## GIVEN REQUEST:
The records below are made of lines; count those holding the word "joints" and give the number only.

## TASK INPUT:
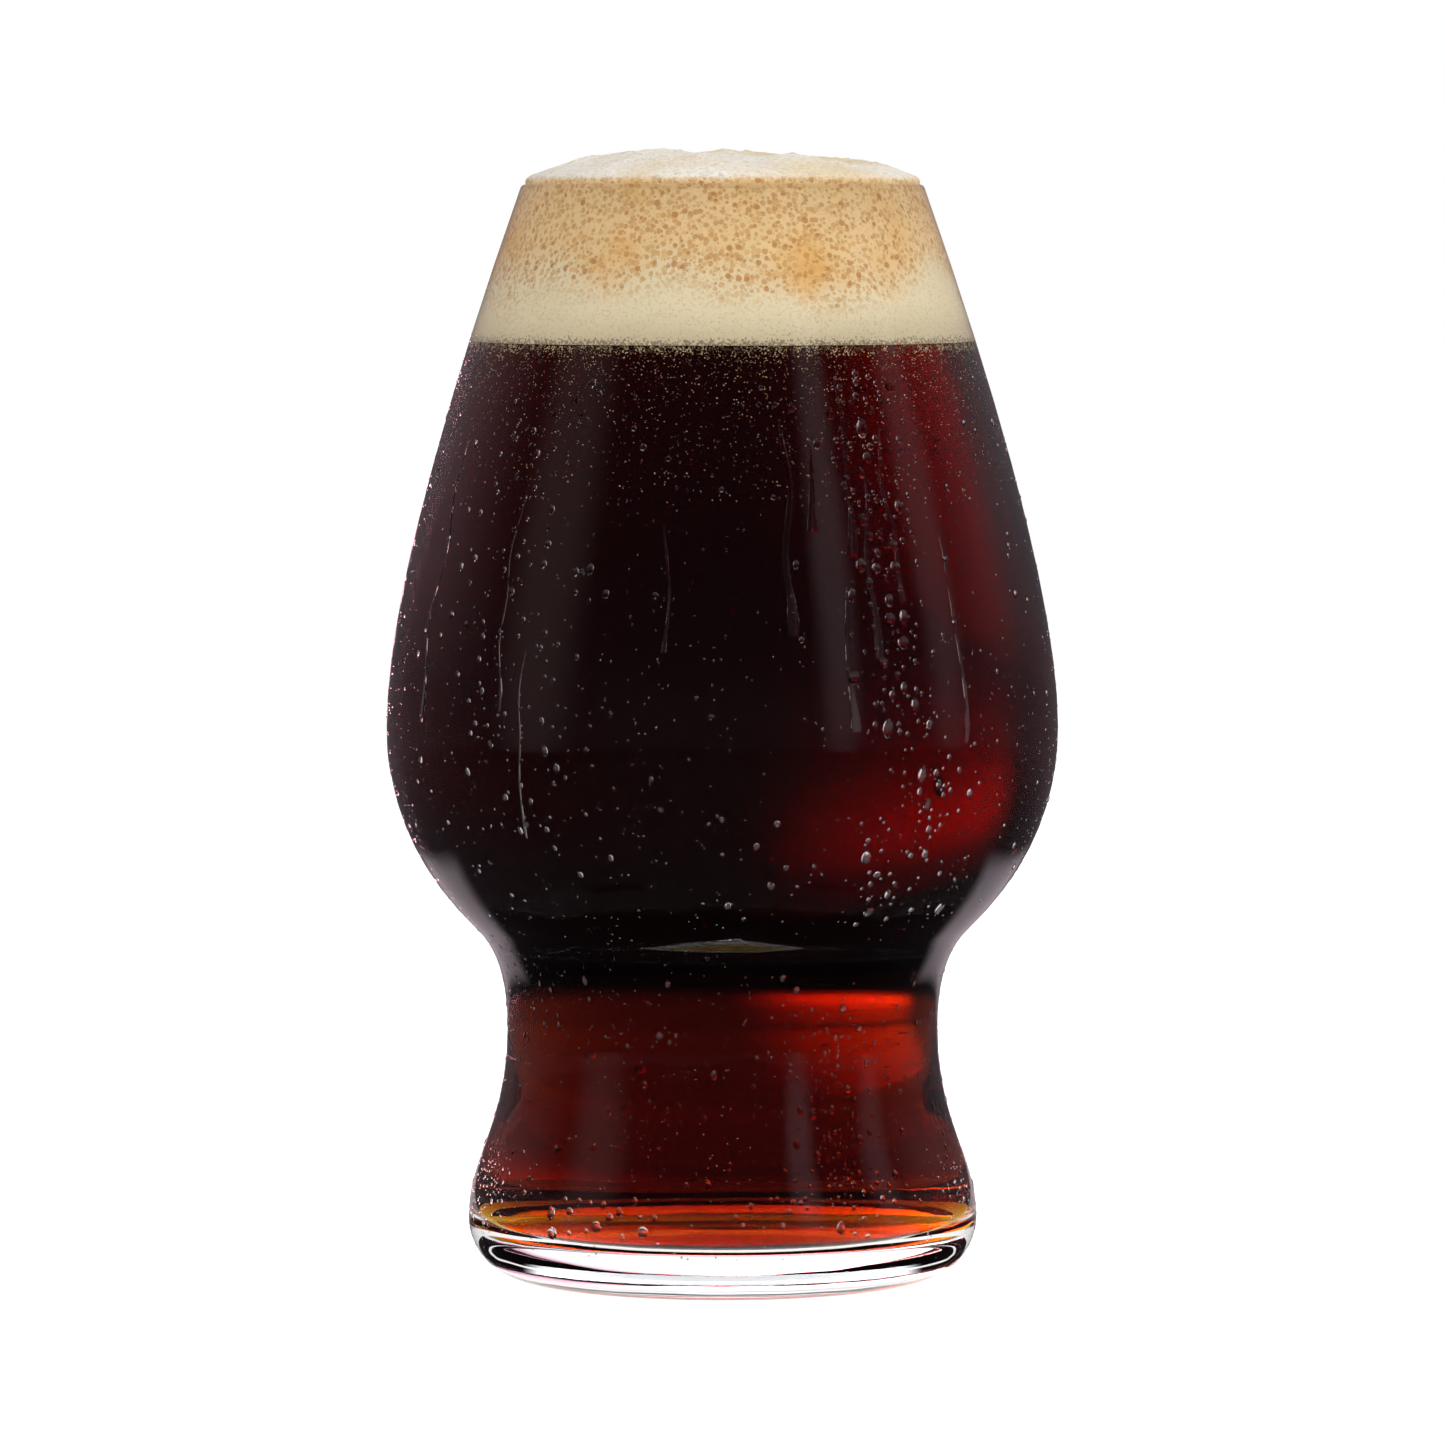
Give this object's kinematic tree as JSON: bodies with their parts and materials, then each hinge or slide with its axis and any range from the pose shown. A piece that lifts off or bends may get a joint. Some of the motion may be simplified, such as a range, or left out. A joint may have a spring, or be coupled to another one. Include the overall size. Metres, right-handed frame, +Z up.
{
  "type": "beer tumbler",
  "caption": "Footed beer tumbler with a drawn-in waist and a wide belly that leans in to the rim, filled with dark beer under a domed head of froth.",
  "frame": {"origin": "centre of the ring that the glass stands on, on the axis of the glass, at table level", "axes": "+Z up along the axis of the glass, out of its mouth; X and Y are level, and the turned shape is the same all round"},
  "size_m": [0.0878, 0.0878, 0.148],
  "materials": {
    "clear_glass": "clear soda-lime glass, fire-polished rim, misted outside with cold droplets",
    "dark_beer": "clear dark beer, near black in depth, deep red where it is thinner and amber at the bottom",
    "beer_froth": "matte cream froth of fine bubbles, tan towards the rim and nearly white on top"
  },
  "bodies": {
    "root": {"tumbler": "clear_glass", "beer": "dark_beer", "foam_head": "beer_froth"}
  },
  "joints": []
}
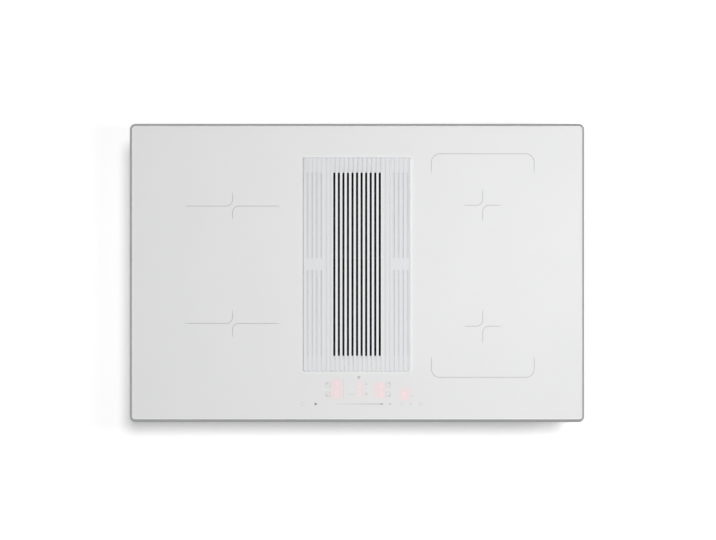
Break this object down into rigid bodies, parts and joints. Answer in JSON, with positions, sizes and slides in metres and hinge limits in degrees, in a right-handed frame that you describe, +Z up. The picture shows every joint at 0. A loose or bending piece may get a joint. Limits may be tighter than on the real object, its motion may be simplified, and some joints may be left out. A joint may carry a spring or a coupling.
{
  "type": "downdraft induction cooktop",
  "caption": "Built-in induction hob of white glass with an aluminium rim, touch controls and a ribbed intake grille over a downdraft extractor with a rear flat-duct outlet.",
  "frame": {"origin": "centre of the seal's underside, on the worktop's surface", "axes": "+X right along the long side as the user sees it, +Y towards the back, +Z up"},
  "size_m": [0.78, 0.512, 0.21],
  "materials": {
    "white_glass": "white ceramic glass, gloss",
    "rim": "satin anodised",
    "grille": "white satin coat",
    "rubber": "matt",
    "foam": "closed-cell foam strip",
    "black_plastic": "moulded, fine texture",
    "grey_plastic": "moulded housing",
    "filter_metal": "dark satin coat on steel",
    "zinc_steel": "galvanised sheet",
    "screw_steel": "zinc plated",
    "carrier": "mill finish",
    "copper": "enamelled copper litz",
    "ferrite": "sintered",
    "mica": "mica sheet",
    "board": "green circuit board",
    "cream_plastic": "moulded",
    "silicone": "silicone cap",
    "display": "seven-segment block",
    "impeller": "glass-filled",
    "motor": "drawn steel"
  },
  "bodies": {
    "root": {"glass_top": "white_glass", "trim_frame": "rim", "worktop_seal": "foam", "intake_collar": "black_plastic", "intake_well": "black_plastic", "base_tray": "zinc_steel", "tray_walls": "zinc_steel", "glass_brackets": "zinc_steel", "tray_screws": "screw_steel", "coil_carrier_left": "carrier", "coil_carrier_right": "carrier", "carrier_posts": "screw_steel", "ferrite_bars": "ferrite", "mica_sheets": "mica", "temperature_sensors": "silicone", "power_board_left": "board", "power_board_right": "board", "heat_sinks": "carrier", "terminal_block": "cream_plastic", "terminal_cover": "black_plastic", "cable_gland": "black_plastic", "control_board": "board", "control_bracket": "black_plastic", "touch_springs": "screw_steel", "digit_displays": "display", "cooling_fan_frame_left": "black_plastic", "cooling_fan_frame_right": "black_plastic", "collector_box": "grey_plastic", "housing_screws": "screw_steel", "plenum_duct": "grey_plastic", "inlet_ring": "grey_plastic", "scroll_upper": "grey_plastic", "scroll_lower": "grey_plastic", "motor_bearings": "screw_steel", "motor_mount": "carrier", "motor_stator": "motor", "outlet_duct": "grey_plastic", "flap_pin": "screw_steel", "worktop_clamps": "zinc_steel", "clamp_screws": "screw_steel", "coil_former_left_back": "cream_plastic", "coil_winding_left_back": "copper", "coil_former_left_front": "cream_plastic", "coil_winding_left_front": "copper", "coil_former_right_back": "cream_plastic", "coil_winding_right_back": "copper", "coil_former_right_front": "cream_plastic", "coil_winding_right_front": "copper"},
    "grille": {"intake_grille": "grille", "grille_bumpers": "rubber"},
    "filter": {"filter_frame": "filter_metal", "filter_mesh": "filter_metal", "filter_handle": "filter_metal"},
    "drip_drawer": {"drip_tray": "grey_plastic"},
    "impeller": {"impeller": "impeller", "rotor_can": "motor", "motor_shaft": "screw_steel"},
    "fan_left": {"cooling_fan_rotor_left": "black_plastic"},
    "fan_right": {"cooling_fan_rotor_right": "black_plastic"},
    "flap": {"backdraft_flap": "black_plastic"}
  },
  "joints": [
    {"name": "grille_lift", "type": "slide", "parent": "root", "child": "grille", "axis": [0, 0, 1], "range_m": [0, 0.4]},
    {"name": "filter_lift", "type": "slide", "parent": "root", "child": "filter", "axis": [0, 0, 1], "range_m": [0, 0.2]},
    {"name": "drip_tray_slide", "type": "slide", "parent": "root", "child": "drip_drawer", "axis": [0, -1, 0], "range_m": [0, 0.25]},
    {"name": "impeller_spin", "type": "hinge", "parent": "root", "child": "impeller", "pos_m": [0.215, 0, -0.1], "axis": [0, 0, 1], "continuous": true},
    {"name": "cooling_fan_left_spin", "type": "hinge", "parent": "root", "child": "fan_left", "pos_m": [-0.302, 0.1898, -0.04], "axis": [0, 0, 1], "continuous": true},
    {"name": "cooling_fan_right_spin", "type": "hinge", "parent": "root", "child": "fan_right", "pos_m": [0.302, 0.1898, -0.04], "axis": [0, 0, 1], "continuous": true},
    {"name": "flap_swing", "type": "hinge", "parent": "root", "child": "flap", "pos_m": [0.2565, 0.208, -0.10345], "axis": [1, 0, 0], "range_deg": [0, 75]}
  ],
  "couplings": [
    {"joint": "filter_lift", "follows": "grille_lift", "ratio": 0.5}
  ]
}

## THE RESULT:
3